27th Feb- 2nd March, 7:00pm
VENUE TBC
Waged $10/ Unwaged $8/ Fringe Addict $6,
Bookings: Email catastrophe.collective@gmail.com
Venue will be disclosed at ticket booking.
Follow us on twitter @CatastropheCats
Starring: Tony Black, Ashleigh Flynn, Hayley McCarthy, Cathy-Ellen Paul, Eleanor Rowan, and Maryse Ridler
Sincerity, curiosity and ingenuity drive theatrical experiment
Review by James McKinnon 28th Feb 2013
When people ask me if I find the local scene disappointing (presumably because I come from a big country with a much bigger Fringe), I point to plays like Running With Ghosts as examples of what makes the Wellington Fringe the opposite of disappointing. It is highly experimental, a little rough, and driven by the creators’ desire to try new things and share them with an audience.
In other words, it is exactly the sort of show a Fringe festival is for, but which is increasingly rare on the contemporary Canadian Fringe circuit, because cutthroat competition and professionalization is transforming a formerly diverse creative ecology into a monoculture of slick, polished, profit-driven solo shows. Not that I have a problem with artists making money – as readers of my response to We Built This City will know – but where, if not the Fringe, can young, independent artists take creative risks and share them with the public?
As the title suggests, Running With Ghosts is a ghost story. It deals with death and grief –not only the grief of the living, but also of the dead, because it’s the kind of ghost story where the dead have to work out their issues in what the play refers to as an “in-between” state before they can move on to… well, who knows?
Like the character caught between death and life, the show is stylistically and thematically trapped between competing possibilities. Should it be playful or serious? In the form of (literally) kitchen sink realism or stylized avant garde performance? Should the plot follow a conventional, Aristotelian arc, or take an episodic shape?
The piece might be stronger if it made up its mind, but when you choose one possibility you kill the other, and one suspects the creators struggled to make those choices.
The very brief story (just under one hour) also does not leave the performers quite enough time to establish the relationships between the characters, and make us care about them enough, for the grief to have an impact; nor does it conclude so much as stop.

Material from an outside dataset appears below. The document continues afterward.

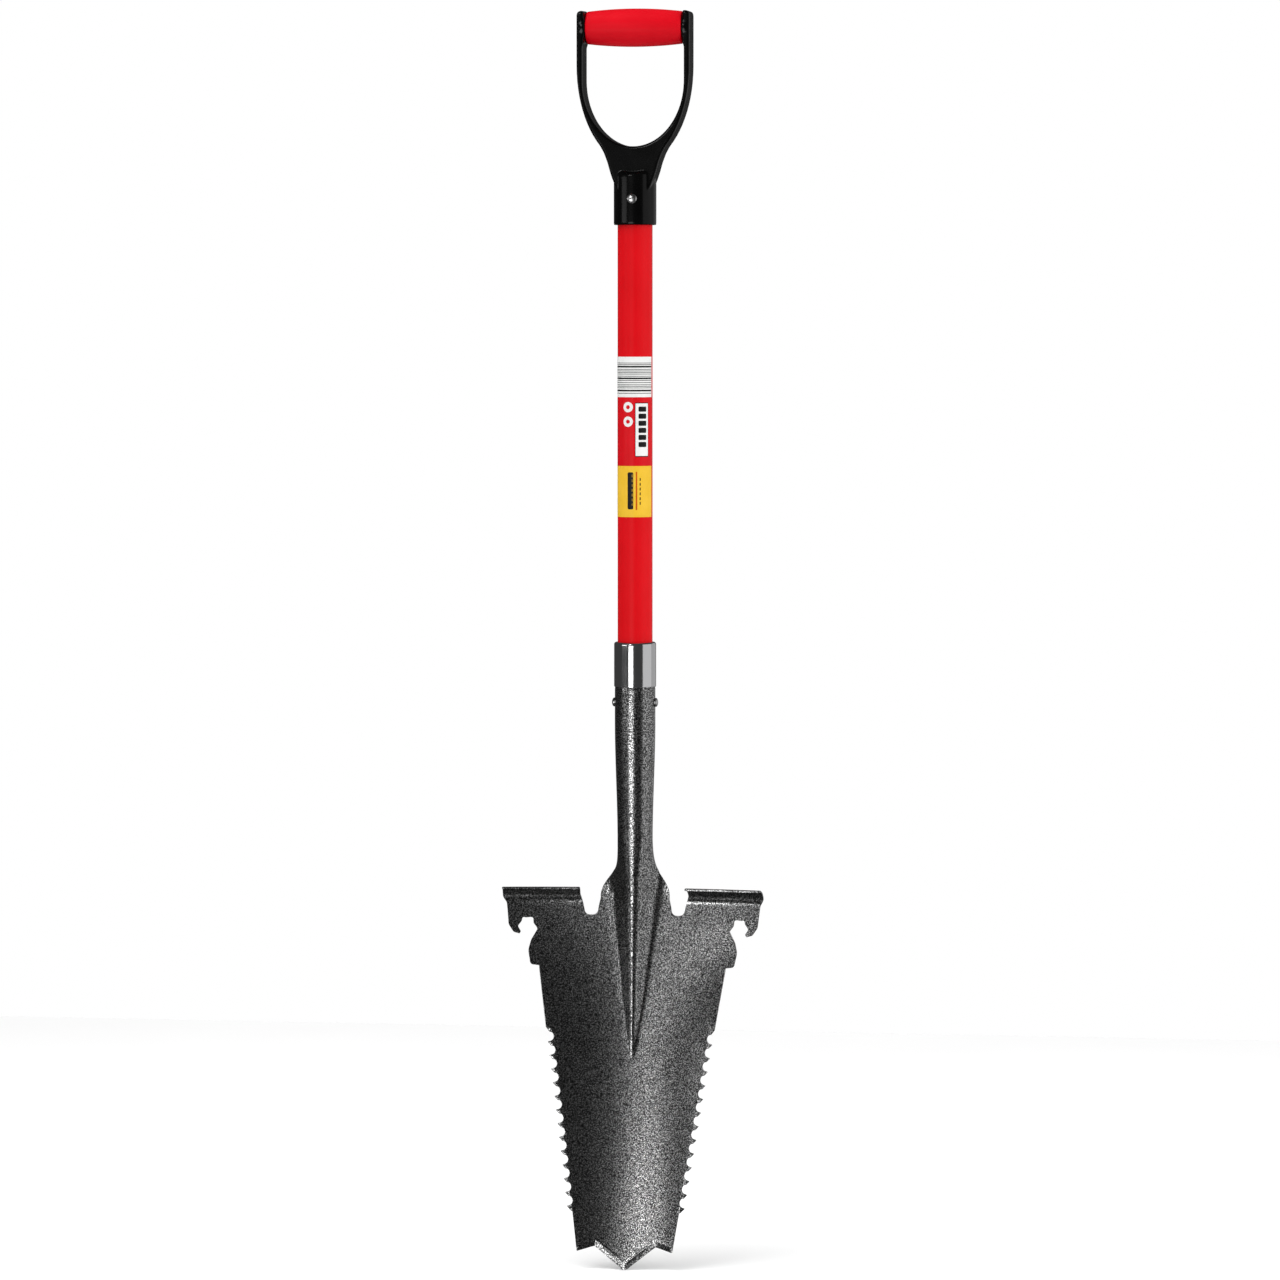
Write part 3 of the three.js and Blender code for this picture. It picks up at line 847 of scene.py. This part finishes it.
def label_fields(white, red, yellow):
    for name, box, field_ink, slot in (
        ("label_lower", LABEL_LOW, yellow, "label_yellow"),
        ("label_middle", LABEL_MID, red, "label_red"),
        ("label_upper", LABEL_TOP, white, "label_white"),
    ):
        field = plate(LABEL_FROM, LABEL_TO, box[0][2], box[1][2], 0)
        film(name + "_film", field, LABEL_R, FILM, field_ink, [name], slot)


def label_bars(black):
    """Plain bars across the white field, their widths and spaces from a formula and not from any code."""
    z, k = LABEL_TOP[0][2] + 3.0, 0
    while z < LABEL_TOP[1][2] - 4.2:
        wide = 0.5 + 0.9 * (math.sin(2.1 * k) > 0.2) * (math.sin(1.1 * k) > -0.4)
        ink(f"bar_{k:02d}", plate(LABEL_FROM + 6, LABEL_TO - 2, z, z + wide, 0), 0, black, "label_white")
        z += wide + 0.8 + 0.5 * (math.sin(1.7 * k + 0.5) > 0.4)
        k += 1


def label_discs(white, red, black):
    """Two discs with a dot, and beside them an upright plate with plain blocks."""
    for k, height in enumerate(DISCS):
        centre = (around(-15), height)
        ink(f"disc_{k}", np.array(arc(centre, DISC_R, 0, 350, 35)), 0, white, "label_white")
        ink(f"dot_{k}", np.array(arc(centre, DOT_R, 0, 350, 35)), 1, red, "label_red")
    ink("plate_edge", plate(9.0, 56.5, PLATE_LOW - 0.7, PLATE_HIGH + 0.7, 0.7), 0, black, "label_white")
    ink("plate_white", plate(10.5, 55, PLATE_LOW, PLATE_HIGH, 0.4), 1, white, "label_white")
    for k in range(BLOCKS):
        z = BLOCKS_FROM + BLOCK_STEP * k
        ink(f"block_{k}", plate(20, 48, z, z + BLOCK_HIGH, 1.0), 2, black, "label_white")


def label_marks(black, orange):
    """The yellow field: a plain dark bar, a thin line beside it and a fine dotted column."""
    ink("mark_bar", plate(-16, 3, MARK_LOW, MARK_HIGH, 1.2), 0, black, "label_yellow")
    ink("mark_line", plate(11, 16, MARK_LOW - 0.4, MARK_HIGH + 0.4, 0.2), 0, orange, "label_yellow")
    for k in range(DOTS):
        z = DOTS_FROM + DOT_STEP * k
        ink(f"mark_dot_{k}", plate(24, 27.5, z, z + DOT_HIGH, 0.2), 0, black, "label_yellow")


def labels():
    white = printed("label_white", (0.64, 0.65, 0.64), (0.70, 0.70, 0.69))
    red = printed("label_red", (0.50, 0.0, 0.004), (0.54, 0.0, 0.006))
    yellow = printed("label_yellow", (0.66, 0.40, 0.02), (0.70, 0.43, 0.03))
    black = printed("label_ink", (0.006, 0.006, 0.006), (0.010, 0.010, 0.010))
    orange = printed("label_orange", (0.40, 0.06, 0.0), (0.46, 0.08, 0.002))
    label_fields(white, red, yellow)
    label_bars(black)
    label_discs(white, red, black)
    label_marks(black, orange)


# ---- stage ----

# The camera stands a little to the right of the front, level with a point three quarters of the way up.
CAMERA_TURN = 9.0
CAMERA_FAR = 5000.0
CAMERA_HIGH = 806.9
FRAME_WIDE = 1280 * 0.8369  # width of the picture at the shaft
AIM_HIGH = 523.0
AIM_ASIDE = 4.1
SENSOR = 36.0
FLOOR_HALF = 1.6  # metres


def direction(degrees):
    """A level direction from the object, in degrees to the right of the camera's."""
    a = math.radians(CAMERA_TURN + degrees)
    return Vector((math.sin(a), -math.cos(a), 0))


def camera():
    data = bpy.data.cameras.new("camera")
    cam = bpy.data.objects.new("camera", data)
    bpy.context.scene.collection.objects.link(cam)
    axis = Vector((0, AXIS_Y, 0))
    right = Vector((math.cos(math.radians(CAMERA_TURN)), math.sin(math.radians(CAMERA_TURN)), 0))
    place = axis + direction(0) * CAMERA_FAR + right * AIM_ASIDE + Vector((0, 0, CAMERA_HIGH))
    aim = axis + right * AIM_ASIDE + Vector((0, 0, AIM_HIGH))
    cam.location = place * MM
    cam.rotation_euler = (aim - place).to_track_quat("-Z", "Y").to_euler()
    data.sensor_width = SENSOR
    data.lens = SENSOR * CAMERA_FAR / FRAME_WIDE
    data.clip_end = 100
    bpy.context.scene.camera = cam


def panel(name, turn, rise, far, radiance, diffuse=False):
    """A soft light between two turns (degrees to the right of the camera) and two rises, far metres away."""
    a, b = direction(turn[0]) * far, direction(turn[1]) * far
    low, high = (AIM_HIGH * MM + far * math.tan(math.radians(r)) for r in rise)
    data = bpy.data.lights.new(name, "AREA")
    data.shape = "RECTANGLE"
    data.size = (b - a).length
    data.size_y = high - low
    data.energy = radiance * math.pi * data.size * data.size_y
    light = bpy.data.objects.new(name, data)
    light.location = (a + b) / 2 + Vector((0, AXIS_Y * MM, (low + high) / 2))
    light.rotation_euler = ((a + b) / 2).to_track_quat("Z", "Y").to_euler()
    light.visible_camera = False
    light.visible_diffuse = diffuse
    light.visible_glossy = not diffuse
    bpy.context.scene.collection.objects.link(light)


def overhead(radiance):
    data = bpy.data.lights.new("overhead", "AREA")
    data.shape = "RECTANGLE"
    data.size, data.size_y = 1.6, 1.6
    data.energy = radiance * math.pi * data.size * data.size_y
    light = bpy.data.objects.new("overhead", data)
    light.location = Vector((-0.9, -0.6, 2.6))
    light.visible_glossy = False
    light.rotation_euler = (light.location - Vector((0, 0, 0.4))).to_track_quat("Z", "Y").to_euler()
    light.visible_camera = False
    bpy.context.scene.collection.objects.link(light)


def room():
    """A white room that lights everything but that gloss sees as dim, so that the panels draw the form."""
    world = bpy.data.worlds.new("world")
    bpy.context.scene.world = world
    world.use_nodes = True
    tree = world.node_tree
    background = tree.nodes["Background"]
    path = tree.nodes.new("ShaderNodeLightPath")
    diffuse_or_glossy = tree.nodes.new("ShaderNodeMix")
    diffuse_or_glossy.inputs["A"].default_value = 0.8
    diffuse_or_glossy.inputs["B"].default_value = 0.05
    tree.links.new(path.outputs["Is Glossy Ray"], diffuse_or_glossy.inputs["Factor"])
    or_camera = tree.nodes.new("ShaderNodeMix")
    or_camera.inputs["B"].default_value = 1.0
    tree.links.new(path.outputs["Is Camera Ray"], or_camera.inputs["Factor"])
    tree.links.new(diffuse_or_glossy.outputs["Result"], or_camera.inputs["A"])
    tree.links.new(or_camera.outputs["Result"], background.inputs["Strength"])
    background.inputs["Color"].default_value = (1, 1, 1, 1)


def studio():
    room()
    panel("key_high", (-35, -20), (16, 23), 6, 8)
    panel("key_side", (-75, -47), (0, 4.5), 6, 3.0)
    panel("key_low", (-35, -12), (-18, -2.6), 6, 4.5)
    panel("side", (43, 100), (-25, 25), 6, 0.6)
    panel("far_side", (100, 155), (-25, 25), 6, 0.4)
    panel("foot", (-60, 60), (-48, -32), 6, 0.3)
    panel("fill", (15, 85), (-5, 40), 3, 1.5, True)
    overhead(4.2)
    bpy.context.scene.view_settings.view_transform = "Standard"


def floor():
    mesh = bpy.data.meshes.new("floor")
    corners = [(x * FLOOR_HALF, y * FLOOR_HALF, 0) for x, y in ((-1, -1), (1, -1), (1, 1), (-1, 1))]
    mesh.from_pydata(corners, [], [(0, 1, 2, 3)])
    obj = bpy.data.objects.new("floor", mesh)
    bpy.context.scene.collection.objects.link(obj)
    m = Nodes("pale_floor")
    cloud = m.noise(3, 2.0)
    m.colour(m.ramp(cloud, (0.3, grey(0.96)), (0.7, grey(0.98))))
    m.set(Roughness=0.8, Specular_IOR_Level=0.2)
    obj.data.materials.append(m.material)
    obj.visible_glossy = False


blade()
shaft()
ferrule()
rivet("socket_pin", SOCKET_PIN_LOW, SOCKET_PIN_HIGH, 0, SOCKET_HEAD_R, SOCKET_R + HEAD_GAP, "socket_rivet")
rivet("handle_pin", PIN_LOW, PIN_HIGH, 1, HANDLE_HEAD_R, YOKE_R + HEAD_GAP, "handle_rivet")
yoke()
grip()
labels()
cores()
camera()
floor()
studio()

But the authenticity of the performances – by Tony Black, Ashleigh Flynn, Hayley McCarthy, Cathy-Ellen Paul, Eleanor Rowan, and Maryse Ridler – impressed me, partly because I saw familiar performers taking chances I had not seen them take before. (Although this source of interest will not be accessible to every spectator, I suspect that by privileging the fictional world over the real, theatre criticism neglects to consider what is in fact a significant source of delight for most spectators: recognizing familiar people assume unfamiliar roles).

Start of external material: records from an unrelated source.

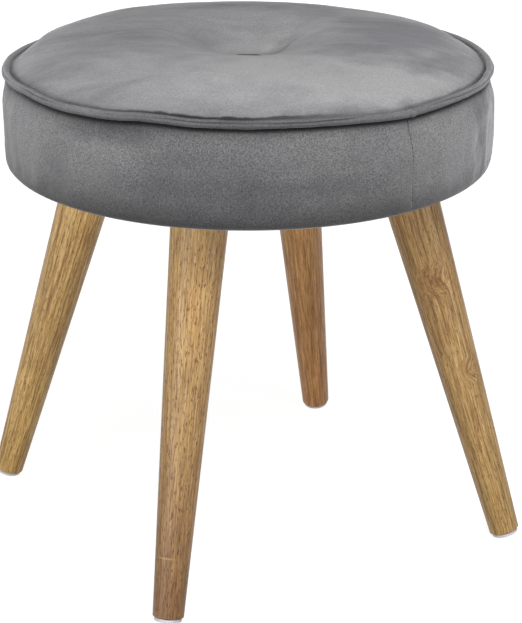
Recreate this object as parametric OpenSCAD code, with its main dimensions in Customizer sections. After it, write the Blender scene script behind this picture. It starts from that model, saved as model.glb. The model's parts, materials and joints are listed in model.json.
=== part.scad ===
// Round upholstered stool: a tufted velvet seat with a piped edge on four splayed, tapered wooden legs.
// Millimetres, +Z up. The origin is on the floor under the middle of the seat.
// The legs stand on the diagonals, and the front is at -Y.

/* [Seat] */
// Widest diameter of the covered seat
seat_d = 401; // [380:1:440]
// Height of the seat's underside above the floor
under_h = 321.5; // [260:0.5:380]
// Height of the side band, from the underside to its top seam
band_h = 71.5; // [62:0.5:100]
// Height of the band's widest line above the underside
widest_h = 38.5; // [30:0.5:48]
// How far the band draws in from its widest line to its top seam
band_draw_in = 1; // [0.4:0.1:3]
// Radius of the band's corner where it turns under the seat
corner_r = 4; // [3:0.5:8]
// Radius of the band's corner where it turns in to the top seam
seam_r = 3; // [2.5:0.5:5]
// Rise of the crown above its edge, before the tuft draws it down
crown_h = 27; // [18:1:40]
// Power of the crown's curve: a higher one is flatter on top and steeper at the edge
crown_power = 4; // [2:1:6]

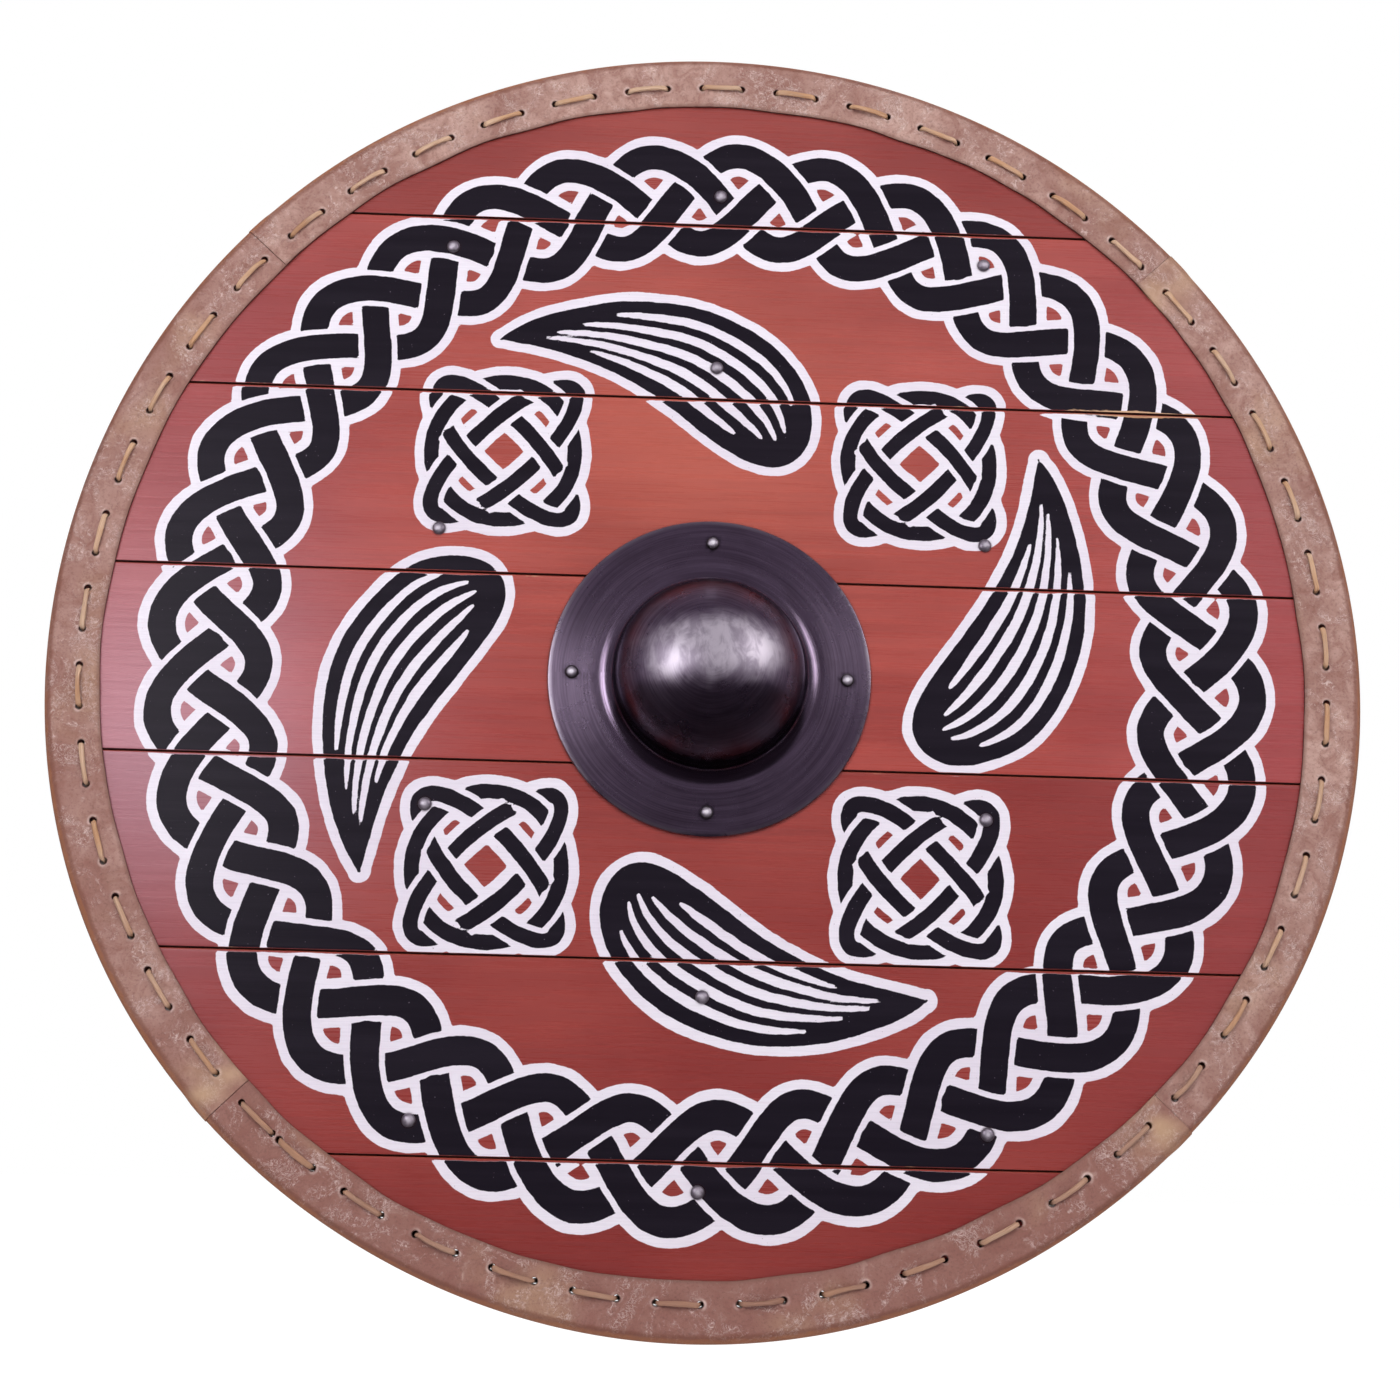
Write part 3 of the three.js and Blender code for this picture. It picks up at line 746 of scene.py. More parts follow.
def knot(points, centre, angle):
    """A ring with two ellipses woven through it."""
    spin = np.array([[math.cos(angle), math.sin(angle)], [-math.sin(angle), math.cos(angle)]])
    loops = []
    for across, along in ((KNOT_RING, KNOT_RING), (KNOT_SHORT, KNOT_LONG), (KNOT_LONG, KNOT_SHORT)):
        turn = turns(TURN * max(across, along))
        loops.append(centre + np.stack([along * np.cos(turn), across * np.sin(turn)], axis=-1) @ spin)
    return woven(points, loops, KNOT_HALF)


def stroke(points, path, halves):
    """Distance to the edge of a brush stroke whose half width changes along its path."""
    return (np.sqrt(((points[:, None] - path[None]) ** 2).sum(-1)) - halves).min(1)


def arm(points, angle):
    """A curved, tapering arm of the whirl, with slits that follow its curve."""
    share = np.linspace(0, 1, ARM_STEPS)
    path = polar(ARM_INNER + (ARM_OUTER - ARM_INNER) * share, angle + ARM_TURN * share ** 1.3)
    half = np.maximum(ARM_HALF * np.sin(math.pi * share ** 0.7) ** 0.8, ARM_TIP)
    step = np.gradient(path, axis=0)
    across = np.stack([-step[:, 1], step[:, 0]], -1) / gap(step)[:, None]
    black = stroke(points, path, half)
    white = black - OUTLINE
    for side, first, last in ARM_SLIT_SHARES:
        part = (share > first) & (share < last)
        slit = path[part] + across[part] * (half[part] * side)[:, None]
        swell = np.sin(math.pi * (share[part] - first) / (last - first)) ** 0.5
        slit_half = ARM_SLIT_END + (ARM_SLIT - ARM_SLIT_END) * swell
        black = np.maximum(black, -stroke(points, slit, slit_half))
    return black, white


def draw_on(points, chosen, draw, *where):
    """A figure's two distances, worked out for the chosen points alone."""
    values = np.full((2, len(points)), FAR)
    if chosen.any():
        values[:, chosen] = draw(points[chosen], *where)
    return values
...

The performances bravely embrace the awkwardness that the situations demand. Word to the wise, though: never play drunk. For one thing, real drunks pretend to be sober; and even if you get this part right, it draws the spectator’s attention to the virtuosity of your performance, not the play. The play also might benefit from a framing or introductory device to get the audience familiar with the unusual ‘rules’ in this fictional world.
The production cleverly exploits the venue at St Michael’s Church Hall in Kelburn. Often Fringe plays seem to apologise for, or ignore, the limitations of their non-theatrical venues, but the design and mise en scene for RWG transform what might have been liabilities into strengths. They get great mileage out of simple, elegant symbolism and the performers make inventive use of the whole space and all its eccentricities, including a huge mirror and a kitchen area. The cheap lighting equipment is employed to great effect, so that one never feels the absence of a ‘proper’ dimmer pack or stage electrics.
The Catastrophe Collective has not made a perfect show, but it is the quintessential fringe show: a bona fide theatrical experiment, driven by sincerity, curiosity, and ingenuity, and offered up humbly to the audience without any phony pretentions. I look forward to seeing more from them – and I also commend them for doing midnight performances of a ghost story!